--- Start of DATASET ---

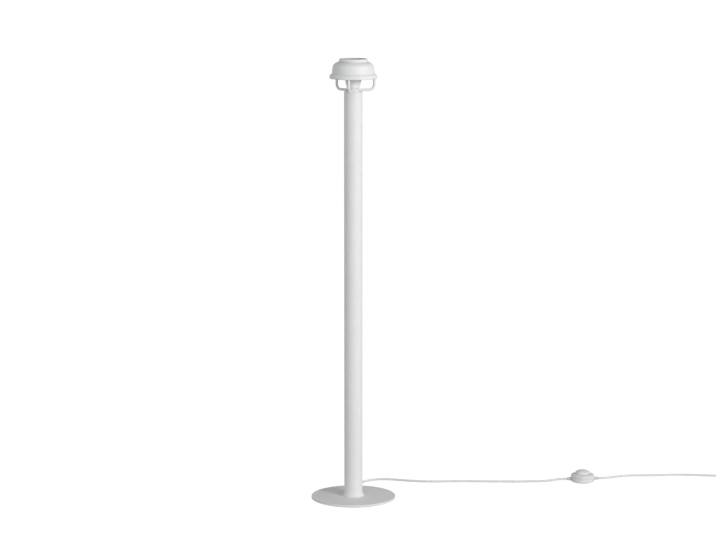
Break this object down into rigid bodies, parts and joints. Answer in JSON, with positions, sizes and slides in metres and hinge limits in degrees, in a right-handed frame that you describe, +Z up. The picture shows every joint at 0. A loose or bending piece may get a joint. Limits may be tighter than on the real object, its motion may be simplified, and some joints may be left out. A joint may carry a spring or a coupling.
{
  "type": "mushroom floor lamp",
  "caption": "Floor lamp with a disc base, a plain tube stem, a small domed shade on a cage of bent rods, a lampholder, and a foot switch on its cord.",
  "frame": {"origin": "centre of the round base, on the floor", "axes": "+Z up along the stem, +Y to the back of the lamp where the cord comes out, +X to the right, the side where the foot switch lies"},
  "size_m": [1.277, 0.3816, 1.2168],
  "materials": {
    "white_powder_coat": "fine satin powder coat, white",
    "pad_rubber": "matt grey foam rubber",
    "zinc_steel": "bright zinc plate",
    "spring_steel": "drawn wire",
    "brass": "turned",
    "nickel_brass": "nickel plated",
    "holder_plastic": "white moulded plastic, half gloss",
    "insert_ceramic": "glazed porcelain, off-white",
    "cord_sheath": "white sheathed round cord",
    "lead_insulation": "insulated single core",
    "switch_plastic": "white moulded plastic, half gloss",
    "works_plastic": "natural moulded plastic",
    "relief_plastic": "soft moulded plastic, light grey",
    "plug_plastic": "white soft moulded plastic",
    "tie_strap": "woven hook and loop strap"
  },
  "bodies": {
    "lamp": {"arm_rod_front": "white_powder_coat", "arm_rod_left": "white_powder_coat", "arm_rod_right": "white_powder_coat", "base_pad": "pad_rubber", "base_plate": "white_powder_coat", "base_plate_screws": "zinc_steel", "cage_hub": "white_powder_coat", "cord_coil": "cord_sheath", "cord_gland": "holder_plastic", "cord_gland_nut": "holder_plastic", "cord_ties": "tie_strap", "cord_to_coil": "cord_sheath", "cord_to_plug": "cord_sheath", "cord_to_switch": "cord_sheath", "inner_cable": "cord_sheath", "lampholder_contact": "brass", "lampholder_cup": "holder_plastic", "lampholder_insert": "insert_ceramic", "lampholder_leads": "lead_insulation", "lampholder_skirt": "holder_plastic", "lampholder_terminal_screws": "brass", "lampholder_thread_shell": "nickel_brass", "nipple_nuts": "zinc_steel", "nipple_washer": "zinc_steel", "plug_body": "plug_plastic", "plug_pins": "nickel_brass", "plug_strain_relief": "plug_plastic", "rim_grub_screws": "zinc_steel", "rim_ring": "white_powder_coat", "shade_dome": "white_powder_coat", "shade_neck": "white_powder_coat", "stem_foot_boss": "zinc_steel", "stem_foot_collar": "white_powder_coat", "stem_top_cap": "white_powder_coat", "stem_tube": "white_powder_coat", "switch_case_screws": "zinc_steel", "switch_contact_block": "works_plastic", "switch_cord_tails": "cord_sheath", "switch_inlet_relief": "relief_plastic", "switch_lower_shell": "switch_plastic", "switch_outlet_relief": "relief_plastic", "switch_pad": "pad_rubber", "switch_return_spring": "spring_steel", "switch_terminal_screws": "brass", "switch_upper_shell": "switch_plastic", "threaded_nipple": "zinc_steel"},
    "foot_button": {"switch_button": "switch_plastic", "switch_plunger": "works_plastic"}
  },
  "joints": [
    {"name": "foot_button_press", "type": "slide", "parent": "lamp", "child": "foot_button", "axis": [0, 0, -1], "range_m": [0, 0.003], "stiffness_N_per_m": 1200, "springref_m": -0.006, "deforming": ["switch_return_spring"]}
  ]
}
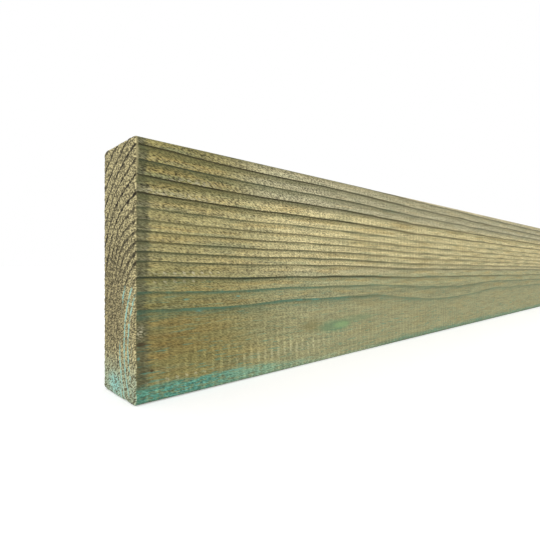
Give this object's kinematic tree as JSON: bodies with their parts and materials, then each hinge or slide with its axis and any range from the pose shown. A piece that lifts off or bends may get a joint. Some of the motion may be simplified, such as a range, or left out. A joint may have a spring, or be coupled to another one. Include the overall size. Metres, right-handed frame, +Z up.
{
  "type": "timber stud",
  "caption": "Straight softwood stud of rectangular section, green pressure-treated, with eased long edges and square-sawn ends, for wall and floor framing.",
  "frame": {"origin": "centre of the underside, which is the narrow edge that the stud rests on, midway along its length", "axes": "+X along the length and the grain, +Y through the thickness from the wide face that lies nearer the tree's heart, +Z up through the depth"},
  "size_m": [2.4, 0.047, 0.15],
  "materials": {
    "treated_softwood": "planed softwood with a green copper-based preservative, dry and matt"
  },
  "bodies": {
    "root": {"stud": "treated_softwood"}
  },
  "joints": []
}
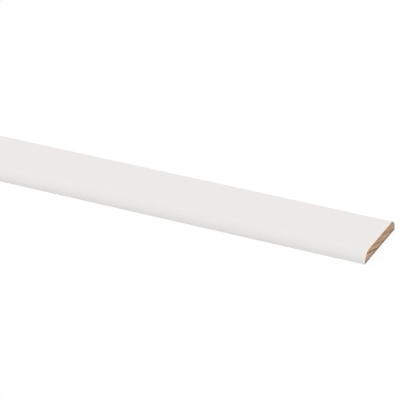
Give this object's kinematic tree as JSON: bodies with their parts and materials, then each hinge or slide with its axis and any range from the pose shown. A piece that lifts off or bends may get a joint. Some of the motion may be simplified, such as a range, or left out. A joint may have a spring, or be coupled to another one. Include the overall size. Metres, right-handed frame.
{
  "type": "cover moulding",
  "caption": "Flat cover moulding in pine with a plain back and both front edges rounded, painted white on the face and edges, with bare sawn ends.",
  "frame": {"origin": "middle of the back face, which the moulding lies on: half way along the length and half way across the width", "axes": "+X along the length, +Y across the width, +Z out of the back, towards the painted front face"},
  "size_m": [2.4, 0.044, 0.007],
  "materials": {
    "white_paint": "satin",
    "bare_pine": "matte"
  },
  "bodies": {
    "root": {"cover_moulding": "white_paint"}
  },
  "joints": []
}
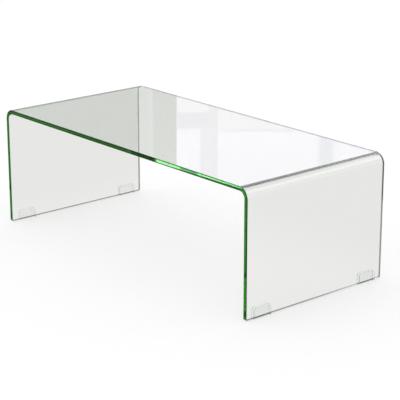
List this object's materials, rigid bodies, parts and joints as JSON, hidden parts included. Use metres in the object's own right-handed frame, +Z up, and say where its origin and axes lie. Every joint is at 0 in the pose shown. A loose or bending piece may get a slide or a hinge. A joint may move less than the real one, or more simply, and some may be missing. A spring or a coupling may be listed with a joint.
{
  "type": "waterfall coffee table",
  "caption": "Low coffee table of clear bent glass, its flat top curving down at each end into a full-width panel leg that stands on small clear plastic foot channels.",
  "frame": {"origin": "on the floor, under the middle of the table", "axes": "+X along the table, +Y across it from the front edge to the rear edge, +Z up"},
  "size_m": [1.0712, 0.492, 0.351],
  "materials": {
    "clear_glass": "polished clear float glass, deep green where it is seen through its cut edges",
    "clear_plastic": "clear, smooth and glossy"
  },
  "bodies": {
    "root": {"bent_glass": "clear_glass", "front_left_foot": "clear_plastic", "front_right_foot": "clear_plastic", "rear_left_foot": "clear_plastic", "rear_right_foot": "clear_plastic"}
  },
  "joints": []
}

--- End of DATASET ---

Write every record out again, unaltered.

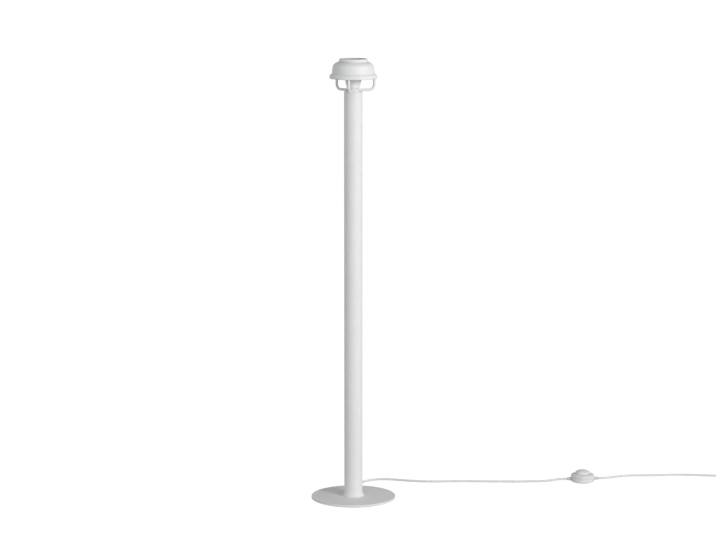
Break this object down into rigid bodies, parts and joints. Answer in JSON, with positions, sizes and slides in metres and hinge limits in degrees, in a right-handed frame that you describe, +Z up. The picture shows every joint at 0. A loose or bending piece may get a joint. Limits may be tighter than on the real object, its motion may be simplified, and some joints may be left out. A joint may carry a spring or a coupling.
{
  "type": "mushroom floor lamp",
  "caption": "Floor lamp with a disc base, a plain tube stem, a small domed shade on a cage of bent rods, a lampholder, and a foot switch on its cord.",
  "frame": {"origin": "centre of the round base, on the floor", "axes": "+Z up along the stem, +Y to the back of the lamp where the cord comes out, +X to the right, the side where the foot switch lies"},
  "size_m": [1.277, 0.3816, 1.2168],
  "materials": {
    "white_powder_coat": "fine satin powder coat, white",
    "pad_rubber": "matt grey foam rubber",
    "zinc_steel": "bright zinc plate",
    "spring_steel": "drawn wire",
    "brass": "turned",
    "nickel_brass": "nickel plated",
    "holder_plastic": "white moulded plastic, half gloss",
    "insert_ceramic": "glazed porcelain, off-white",
    "cord_sheath": "white sheathed round cord",
    "lead_insulation": "insulated single core",
    "switch_plastic": "white moulded plastic, half gloss",
    "works_plastic": "natural moulded plastic",
    "relief_plastic": "soft moulded plastic, light grey",
    "plug_plastic": "white soft moulded plastic",
    "tie_strap": "woven hook and loop strap"
  },
  "bodies": {
    "lamp": {"arm_rod_front": "white_powder_coat", "arm_rod_left": "white_powder_coat", "arm_rod_right": "white_powder_coat", "base_pad": "pad_rubber", "base_plate": "white_powder_coat", "base_plate_screws": "zinc_steel", "cage_hub": "white_powder_coat", "cord_coil": "cord_sheath", "cord_gland": "holder_plastic", "cord_gland_nut": "holder_plastic", "cord_ties": "tie_strap", "cord_to_coil": "cord_sheath", "cord_to_plug": "cord_sheath", "cord_to_switch": "cord_sheath", "inner_cable": "cord_sheath", "lampholder_contact": "brass", "lampholder_cup": "holder_plastic", "lampholder_insert": "insert_ceramic", "lampholder_leads": "lead_insulation", "lampholder_skirt": "holder_plastic", "lampholder_terminal_screws": "brass", "lampholder_thread_shell": "nickel_brass", "nipple_nuts": "zinc_steel", "nipple_washer": "zinc_steel", "plug_body": "plug_plastic", "plug_pins": "nickel_brass", "plug_strain_relief": "plug_plastic", "rim_grub_screws": "zinc_steel", "rim_ring": "white_powder_coat", "shade_dome": "white_powder_coat", "shade_neck": "white_powder_coat", "stem_foot_boss": "zinc_steel", "stem_foot_collar": "white_powder_coat", "stem_top_cap": "white_powder_coat", "stem_tube": "white_powder_coat", "switch_case_screws": "zinc_steel", "switch_contact_block": "works_plastic", "switch_cord_tails": "cord_sheath", "switch_inlet_relief": "relief_plastic", "switch_lower_shell": "switch_plastic", "switch_outlet_relief": "relief_plastic", "switch_pad": "pad_rubber", "switch_return_spring": "spring_steel", "switch_terminal_screws": "brass", "switch_upper_shell": "switch_plastic", "threaded_nipple": "zinc_steel"},
    "foot_button": {"switch_button": "switch_plastic", "switch_plunger": "works_plastic"}
  },
  "joints": [
    {"name": "foot_button_press", "type": "slide", "parent": "lamp", "child": "foot_button", "axis": [0, 0, -1], "range_m": [0, 0.003], "stiffness_N_per_m": 1200, "springref_m": -0.006, "deforming": ["switch_return_spring"]}
  ]
}
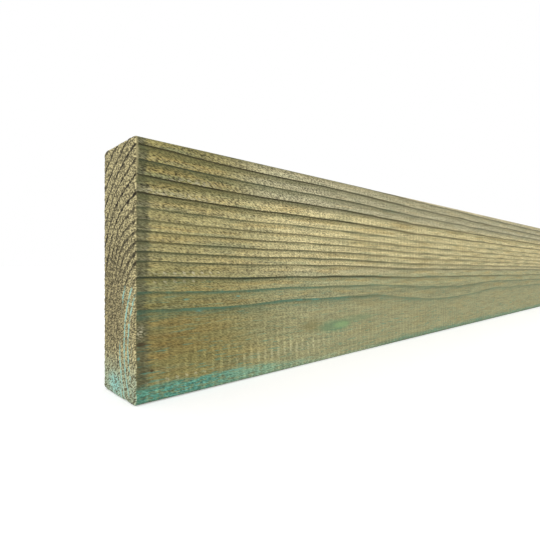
Give this object's kinematic tree as JSON: bodies with their parts and materials, then each hinge or slide with its axis and any range from the pose shown. A piece that lifts off or bends may get a joint. Some of the motion may be simplified, such as a range, or left out. A joint may have a spring, or be coupled to another one. Include the overall size. Metres, right-handed frame, +Z up.
{
  "type": "timber stud",
  "caption": "Straight softwood stud of rectangular section, green pressure-treated, with eased long edges and square-sawn ends, for wall and floor framing.",
  "frame": {"origin": "centre of the underside, which is the narrow edge that the stud rests on, midway along its length", "axes": "+X along the length and the grain, +Y through the thickness from the wide face that lies nearer the tree's heart, +Z up through the depth"},
  "size_m": [2.4, 0.047, 0.15],
  "materials": {
    "treated_softwood": "planed softwood with a green copper-based preservative, dry and matt"
  },
  "bodies": {
    "root": {"stud": "treated_softwood"}
  },
  "joints": []
}
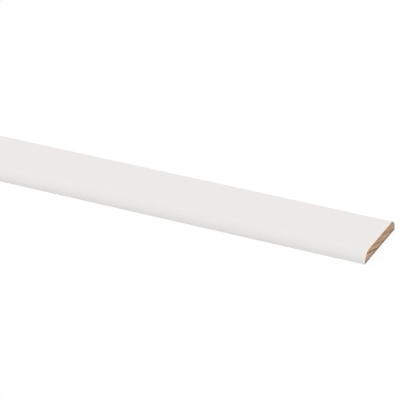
Give this object's kinematic tree as JSON: bodies with their parts and materials, then each hinge or slide with its axis and any range from the pose shown. A piece that lifts off or bends may get a joint. Some of the motion may be simplified, such as a range, or left out. A joint may have a spring, or be coupled to another one. Include the overall size. Metres, right-handed frame.
{
  "type": "cover moulding",
  "caption": "Flat cover moulding in pine with a plain back and both front edges rounded, painted white on the face and edges, with bare sawn ends.",
  "frame": {"origin": "middle of the back face, which the moulding lies on: half way along the length and half way across the width", "axes": "+X along the length, +Y across the width, +Z out of the back, towards the painted front face"},
  "size_m": [2.4, 0.044, 0.007],
  "materials": {
    "white_paint": "satin",
    "bare_pine": "matte"
  },
  "bodies": {
    "root": {"cover_moulding": "white_paint"}
  },
  "joints": []
}
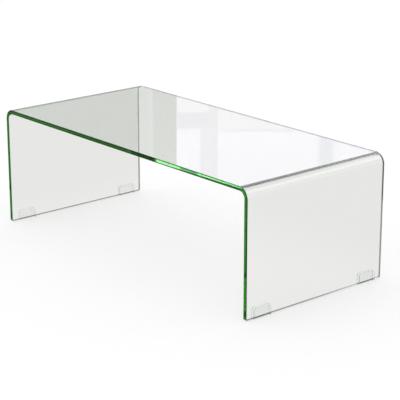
List this object's materials, rigid bodies, parts and joints as JSON, hidden parts included. Use metres in the object's own right-handed frame, +Z up, and say where its origin and axes lie. Every joint is at 0 in the pose shown. A loose or bending piece may get a slide or a hinge. A joint may move less than the real one, or more simply, and some may be missing. A spring or a coupling may be listed with a joint.
{
  "type": "waterfall coffee table",
  "caption": "Low coffee table of clear bent glass, its flat top curving down at each end into a full-width panel leg that stands on small clear plastic foot channels.",
  "frame": {"origin": "on the floor, under the middle of the table", "axes": "+X along the table, +Y across it from the front edge to the rear edge, +Z up"},
  "size_m": [1.0712, 0.492, 0.351],
  "materials": {
    "clear_glass": "polished clear float glass, deep green where it is seen through its cut edges",
    "clear_plastic": "clear, smooth and glossy"
  },
  "bodies": {
    "root": {"bent_glass": "clear_glass", "front_left_foot": "clear_plastic", "front_right_foot": "clear_plastic", "rear_left_foot": "clear_plastic", "rear_right_foot": "clear_plastic"}
  },
  "joints": []
}